Austin Emens
- Born: 9 October 2002 (age 23)
- Height: 1.83 m (6 ft 0 in)
- Weight: 84 kg (185 lb)
- School: Brighton College
- University: University of Bath

Rugby union career
- Position: Winger
- Current team: Bath

Senior career
- Years: Team / Apps / (Points)
- 2024–: Bath / 17 / (27)

National sevens team
- Years: Team /  / Comps
- 2023-: Great Britain

= Austin Emens =

English rugby union player

Austin Emens (born 9 October 2002) is an English rugby union player who plays for Bath Rugby and the Great Britain national rugby sevens team.

==Early life==
Between 2016 and 2021 he attended Brighton College and played club rugby for Horsham Rugby Club.

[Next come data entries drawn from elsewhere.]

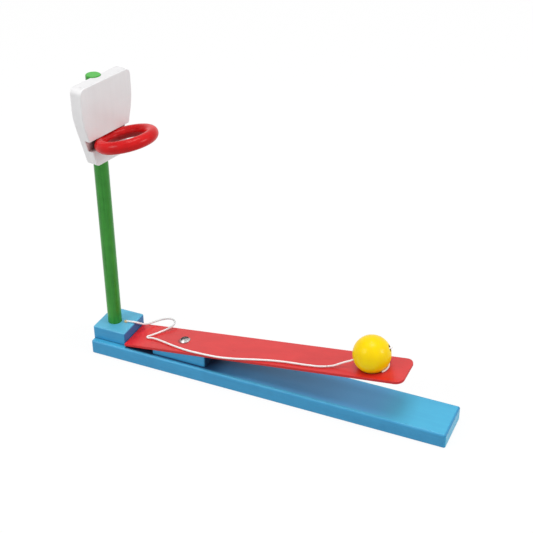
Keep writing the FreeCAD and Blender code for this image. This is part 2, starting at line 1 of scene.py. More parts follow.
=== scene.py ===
# %% [markdown]
# # A tabletop basketball game in painted wood
#
# The toy is a base board with a post at one end. A backboard and a hoop are glued to
# the post, and a thin strip of plywood is screwed on a wedge. You press the strip's tip
# down and let go, and it throws a ball that an elastic cord ties to the base.
#
# The solid parts come from the CAD model, which is loaded here as a fixed frame. This
# lesson gives them their paint, and makes the pieces that bend: the strip, the cord and
# its knot. All lengths are in metres, and `MM` turns millimetres into them.

# %% The frame
import json
import math

import bmesh
import bpy
from mathutils import Matrix, Quaternion, Vector


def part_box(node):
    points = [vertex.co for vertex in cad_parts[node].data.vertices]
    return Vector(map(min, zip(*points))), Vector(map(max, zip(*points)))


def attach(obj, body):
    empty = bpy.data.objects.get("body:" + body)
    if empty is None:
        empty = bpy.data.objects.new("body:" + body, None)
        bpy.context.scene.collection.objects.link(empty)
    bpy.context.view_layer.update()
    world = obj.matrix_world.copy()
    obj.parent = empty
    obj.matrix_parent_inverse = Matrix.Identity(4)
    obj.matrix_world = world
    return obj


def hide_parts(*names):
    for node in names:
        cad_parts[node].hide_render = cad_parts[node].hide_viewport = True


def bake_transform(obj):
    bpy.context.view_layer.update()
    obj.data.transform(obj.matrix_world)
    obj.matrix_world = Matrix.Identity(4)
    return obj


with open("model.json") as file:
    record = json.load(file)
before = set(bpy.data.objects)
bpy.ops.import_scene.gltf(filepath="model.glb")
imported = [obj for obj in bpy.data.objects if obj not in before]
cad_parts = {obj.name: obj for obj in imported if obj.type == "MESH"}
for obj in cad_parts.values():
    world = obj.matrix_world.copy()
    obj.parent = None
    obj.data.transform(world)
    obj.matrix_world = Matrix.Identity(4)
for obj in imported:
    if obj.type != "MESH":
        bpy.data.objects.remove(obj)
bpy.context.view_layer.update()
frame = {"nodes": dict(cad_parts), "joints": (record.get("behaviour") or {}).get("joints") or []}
MM = 0.001

# %% [markdown]
# ## The camera
#
# The camera stands where a photographer would: to the right of the throwing end, raised
# so that it looks down on the board. Azimuth and elevation give the direction from the
# toy back to the camera. A long lens keeps the board's far end nearly as large as its
# near end, and a small roll levels the picture.

# %% Camera
FRAME_WIDTH = 36.0
LENS = 78.23
AZIMUTH = math.radians(24.404)
ELEVATION = math.radians(31.522)
ROLL = math.radians(-0.437)
CAMERA_PLACE = Vector((311.53, -688.39, 575.91)) * MM


def make_camera():
    back = Vector((math.sin(AZIMUTH) * math.cos(ELEVATION),
                   -math.cos(AZIMUTH) * math.cos(ELEVATION), math.sin(ELEVATION)))
    right = Vector((math.cos(AZIMUTH), math.sin(AZIMUTH), 0))
    axes = Matrix((right, back.cross(right), back)).transposed()
    lens = bpy.data.cameras.new("camera")
    lens.lens = LENS
    lens.sensor_width = FRAME_WIDTH
    lens.clip_start = 0.01
    lens.clip_end = 20
    camera = bpy.data.objects.new("camera", lens)
    bpy.context.scene.collection.objects.link(camera)
    camera.rotation_mode = "QUATERNION"
    camera.rotation_quaternion = Quaternion(back, ROLL) @ axes.to_quaternion()
    camera.location = CAMERA_PLACE
    bpy.context.scene.camera = camera
    return camera


camera = make_camera()
looks_along = camera.rotation_quaternion @ Vector((0, 0, -1))
print("camera looks along", [round(value, 3) for value in looks_along])

# %% [markdown]
# ## The cord's line
#
# The elastic is one cord. It is jammed in the block by a peg, makes a loose loop behind
# the strip, folds back on the strip, lies along its front edge and rises into the ball.
# A knot in the ball stops it, and its tail lies round the ball's foot.
#
# A cord that bends must be a mesh, so each stretch is a tube. Its line is a NURBS
# spline: the points of the route pull a smooth line towards them, as a limp cord lies.

# %% Routes of the cord, in millimetres
CORD_RADIUS = 0.75 * MM

LOOP_ROUTE = [
    (-132.2, 1.6, 25.3), (-129.3, 1.9, 25.3), (-125.9, 2.2, 25.7), (-122.5, 3.7, 24.8),
    (-119.9, 6.7, 22.4), (-118.4, 10.4, 20.0), (-116.6, 14.5, 18.9), (-113.2, 18.6, 19.4),
    (-108.9, 21.9, 20.5), (-103.6, 23.9, 21.7), (-98.2, 22.9, 22.6), (-94.6, 19.1, 22.9),
    (-94.5, 14.5, 22.2), (-97.1, 10.9, 21.1), (-100.4, 7.3, 20.1), (-103.4, 3.6, 19.5),
    (-105.9, 0.5, 19.2), (-107.8, -1.7, 18.9), (-109.3, -2.8, 18.7), (-109.4, -4.2, 18.7),
    (-108.4, -5.1, 18.8), (-106.5, -4.9, 19.1), (-103.8, -4.4, 19.4), (-98.9, -5.4, 20.1),
    (-91.5, -7.7, 21.2), (-83.9, -10.2, 22.2), (-76.2, -12.4, 23.2), (-68.7, -14.4, 24.3),
    (-62.1, -15.6, 25.1), (-56.0, -16.3, 25.9), (-49.7, -16.9, 26.7),
]
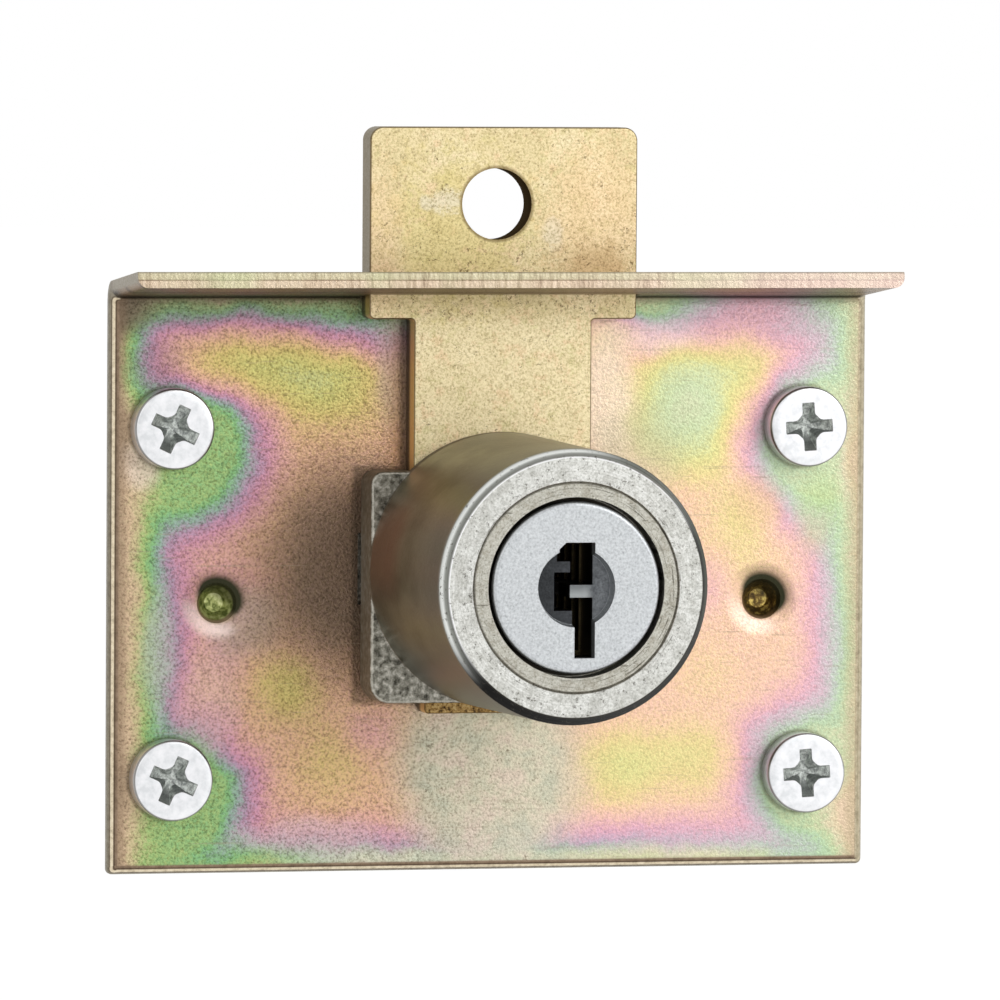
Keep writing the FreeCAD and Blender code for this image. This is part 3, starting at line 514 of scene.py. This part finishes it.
def satin_plug():
    finish, tree, metal, place = new_finish("satin_plug")[:4]
    radius, depth, centred = round_the_axis(tree, place)
    cx, cz = apart(tree, centred)[::2]
    specks = grain(tree, place, 0.18, 3.0, 0.7)
    colour = cast(tree, specks, [
        (0.28, (150, 153, 155)), (0.42, (178, 181, 183)), (0.56, (192, 195, 197)), (0.74, (206, 209, 210))])
    dish = times(tree, ease(tree, radius, 2.72, 2.66), ease(tree, depth, -26.45, -26.35))
    cloudy = grain(tree, place, 0.7, 3.0, 0.6)
    # painted shade across the dish, dark on the left and lighter towards the right
    across = plus(tree, cx, times(tree, less(tree, cloudy, 0.5), 5.0))
    dish_shade_tone = cast(tree, put(tree, "MapRange", (across, -2.8, 3.0, 0.0, 1.0)), [
        (0.1, (52, 54, 56)), (0.5, (66, 68, 71)), (0.9, (104, 107, 110))])
    speckled = cast(tree, specks, [(0.32, (170, 170, 170)), (0.60, (255, 255, 255))])
    dish_shade_tone = layer(tree, 0.7, dish_shade_tone, speckled, "MULTIPLY")
    colour = layer(tree, dish, colour, dish_shade_tone)

    # the ward that juts into the keyway from the right carries a painted highlight, brightest low down
    ward_highlight = times(tree, ease(tree, cx, 1.5, 0.8), ease(tree, cx, -0.45, -0.30),
                 ease(tree, cz, -0.80, -0.74), ease(tree, cz, 0.22, 0.14), dish, ease(tree, cz, 0.1, -0.6, 0.35, 0.8))
    colour = layer(tree, ward_highlight, colour, tint(156, 160, 160))
    # painted shade: black deep in the keyway and in the gap round the plug
    deep = ease(tree, depth, -25.72, -25.2)
    gap = times(tree, ease(tree, radius, 6.14, 6.2), ease(tree, depth, -26.2, -25.9))
    colour = layer(tree, most(tree, deep, gap), colour, tint(24, 22, 20))
    tree.links.new(colour, metal.inputs["Base Color"])
    metal.inputs["Metallic"].default_value = 0.9
    metal.inputs["Roughness"].default_value = 0.4
    relief(tree, metal, specks, 0.008)
    return finish


dress(node["plug"], satin_plug())


# Wafers and wafer springs: six stamped brass plates that cross the plug, each
# pushed up by a coil spring of fine steel wire that stands under its ear.

def stamped_brass():
    finish, tree, metal, place = new_finish("stamped_brass")[:4]
    level = put(tree, "Mapping", Vector=place, Scale=(1.0, 1.0, 8.0))
    brushed = put(tree, "TexNoise", Vector=level, Scale=1.5, Detail=4.0)
    colour = cast(tree, brushed, [(0.3, (58, 50, 34)), (0.5, (80, 70, 48)), (0.7, (104, 92, 64))])
    tree.links.new(colour, metal.inputs["Base Color"])
    metal.inputs["Metallic"].default_value = 0.9
    metal.inputs["Roughness"].default_value = 0.36
    relief(tree, metal, brushed, 0.01)
    return finish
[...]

He then studied for a business degree at the University of Bath whilst playing BUCS Super Rugby and joined the Bath Rugby academy.

==Club career==
He signed a senior academy contract with Bath Rugby in April 2024. He was named in the starting XV for his Rugby Premiership debut away against Gloucester Rugby on 12 October 2024. On 26 April 2025, he scored the try for Bath in the Rugby Premiership against Newcastle Falcons that set a new club record for the amount of tries scored in the regular league season. He scored two in the game as they won 55-19 to guarantee their position at the top of the league prior to the play-offs. In May 2025, he had his contract extended by Bath.

==International career==
He made his debut for the Great Britain national rugby sevens team at the Dubai Sevens in December 2023.